Thursday 3 September 2020

Just got to keep taking it one day at a time....

The school holidays are nearly over. If honest we have not really been confident or feeling safe enough to go and do things as a family yet. The infection rate is slowly rising again in the country and everything seems a bit of a blur to me. The Hammond family are still quite content to stay in our 'bubble' and slowly continue to ease ourselves back into 'normal' life. Mrs Hammond started back at work today, mine is slowly rebuilding and the girls face the challenge next Tuesday of finally returning to school for the first time since March. Incredulous when you say it like that! I think they are a bit nervous, with new rules and guidelines to follow, but I really do think it is important to get some structure back in their lives and build on that. Fortress Pond House has been a god send in allowing us to be safe in these times, but time to start fleeing the nest again a bit more!. Our meal out was a huge success last Saturday, great company, good food (well my salad was a bit dire, but you can't have everything) and such a positive experience. One I will repeat again to build my confidence. A lovely moment last night and an impromptu game of Uno with the girls gave me real heart. A simple thing, but an important one never the less. I write this and can say that I am not good, I am struggling with all of this. I worry about the girls, Amy and Joan. I see the country sliding into critical recession and I am just trying to keep a roof over our heads and help the girls rebuild their lives and build a future.
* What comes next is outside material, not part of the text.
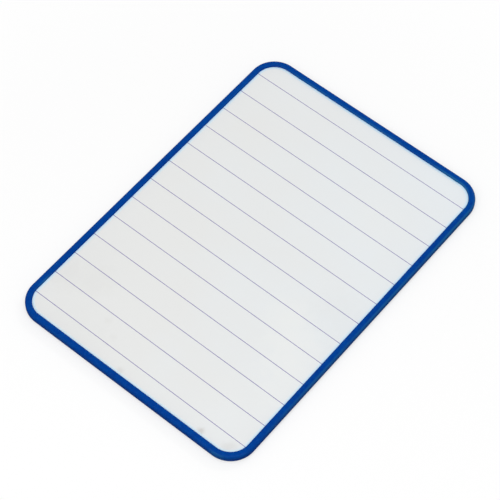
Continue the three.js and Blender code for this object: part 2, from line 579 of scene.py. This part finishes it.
# %% Hook and notch sections
catch_bite = 0.25 * MM
catch_depth = 0.6 * MM
catch_land = 0.25 * MM
hook_tip_gap = 0.3 * MM
notch_clearance = 0.12 * MM

nose_inset = outer_wall - catch_bite
hook_tip = hook_tip_gap - hollow_height

snap_hook = [
    (hook_face, hollow_height + embed),
    (hook_face, -catch_depth),
    (nose_inset, -catch_depth),
    (nose_inset, -catch_depth - catch_land),
    (hook_face, hook_tip),
    (rib_tip, hook_tip),
    (rib_tip, hollow_height + embed),
]
hook_notch = [
    (nose_inset - notch_clearance, catch_depth - notch_clearance),
    (outer_wall + embed, catch_depth - notch_clearance),
    (outer_wall + embed, -hook_tip),
    (nose_inset - notch_clearance, catch_depth + catch_land + notch_clearance),
]
print("a hook bites", round(catch_bite / MM, 2), "mm and ends", round(-hook_tip / MM, 2), "mm down")

# %% [markdown]
# A section becomes a small prism across the rim at each station. Each could be an object of its
# own. All prisms of a kind go into one mesh instead, so that one step joins them all to the rim.

# %% Prisms
def prisms(section, length, places, side):
    """A closed prism of a section at every place, in one new mesh builder."""
    shapes = bmesh.new()
    for point, normal in places:
        along = Vector((-normal.y, normal.x, 0))
        ends = []
        for shift in (-length / 2, length / 2):
            corners = []
            for inset, height in section:
                place = point - normal * inset + along * shift
                place.z = mid_level + side * height
                corners.append(shapes.verts.new(place))
            ends.append(corners)
        for i in range(len(section)):
            j = (i + 1) % len(section)
            shapes.faces.new((ends[0][i], ends[0][j], ends[1][j], ends[1][i]))
        shapes.faces.new(ends[0][::-1])
        shapes.faces.new(ends[1])
    bmesh.ops.recalc_face_normals(shapes, faces=shapes.faces)
    return shapes


print("a rib has", len(front_rib) + 2, "faces and a hook", len(snap_hook) + 2)

# %% [markdown]
# The ribs could be left as loose pieces that stick in the rim, but a moulding is one closed solid.
# So a boolean joins each mesh of prisms to the rim, or cuts the notches out of it. It keeps the
# outer surface as it is, because ribs and hooks touch the moulding only inside its hollow.

# %% Ribs, hooks and notches
rib_thickness = 0.8 * MM
hook_length = 8 * MM
notch_end_clearance = 0.3 * MM
notch_length = hook_length + 2 * notch_end_clearance


def combine(piece, operation, shapes):
    """Joins prisms to a piece, or cuts them out of it, and keeps the result as its mesh."""
    tool_mesh = bpy.data.meshes.new("prisms")
    shapes.to_mesh(tool_mesh)
    shapes.free()
    tool = link_piece("prisms", tool_mesh)
    boolean = piece.modifiers.new("inside", "BOOLEAN")
    boolean.operation = operation
    boolean.solver = "EXACT"
    boolean.object = tool
    seen = piece.evaluated_get(bpy.context.evaluated_depsgraph_get())
    combined = bpy.data.meshes.new_from_object(seen)
    piece.modifiers.clear()
    piece.data = combined
    piece.data.name = piece.name
    bpy.data.objects.remove(tool)
    combined.shade_smooth()
    combined.set_sharp_from_angle(angle=sharp_angle)


combine(front_rim, "UNION", prisms(front_rib, rib_thickness, rib_places, 1))
combine(front_rim, "UNION", prisms(snap_hook, hook_length, hook_places, 1))
combine(rear_rim, "UNION", prisms(rear_rib, rib_thickness, rib_places, -1))
combine(rear_rim, "DIFFERENCE", prisms(hook_notch, notch_length, hook_places, -1))
for rim in (front_rim, rear_rim):
    print(rim.name, "now has", len(rim.data.polygons), "faces")

# %% [markdown]
# Marks on this board follow the rim: painted highlights and a faint rub lie along the outer fillet,
# painted highlights along the lip, and ink dust with a painted reflection of the rim on the enamel
# next to the lip. So both finishes need to know how far a point lies from the outline.
# It could be painted on by vertex, but nodes can work it out at any point of the board: fold all
# four corners onto one, measure to the corner's centre, and take that from its radius. The answer
# is the inset, the same measure that the outlines use.

# %% Inset as a pattern
above_board = 1.0
corner_centre = (half_width - corner_radius, half_length - corner_radius, above_board)


def add_inset(material, place):
    """Nodes that give a point's distance in from the board's outline, in metres, at any height."""
    folded = add_node(material, "ShaderNodeVectorMath", {"operation": "ABSOLUTE"}, links={0: place})
    beyond = add_node(
        material,
        "ShaderNodeVectorMath",
        {"operation": "SUBTRACT"},
        {1: corner_centre},
        {0: folded.outputs[0]},
    )
    clipped = add_node(
        material,
        "ShaderNodeVectorMath",
        {"operation": "MAXIMUM"},
        {1: (0.0, 0.0, 0.0)},
        {0: beyond.outputs[0]},
    )
    reach = add_node(
        material, "ShaderNodeVectorMath", {"operation": "LENGTH"}, links={0: clipped.outputs[0]}
    )
    inset = add_node(
        material,
        "ShaderNodeMath",
        {"operation": "SUBTRACT"},
        {0: corner_radius},
        {1: reach.outputs["Value"]},
    )
    return inset.outputs[0]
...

This year has been full of challenges I never imagined and my own battle with my health has compounded this. I am winning though. I am feeling healthier and lost so much weight. Hopefully I can continue to try to be a good dad, husband and stay strong.  Sunday would have been Auntie Joan's ninetieth birthday. Every day I have a chat to her, as my parent and wonder what she would have made of all of this. Ask for her advice. My focus remains the same, honor her life, continue her legacy of kindness and caring in everything I do if I can and help people who need it. I hope she would be proud of me. I would have loved to have a call and a visit this Sunday with her, like nothing else and help her celebrate such a landmark birthday. It is not to be and life, all be it somewhat confusing and challenging goes on. Next step get my feral kids back to school and the run up to October birthday week!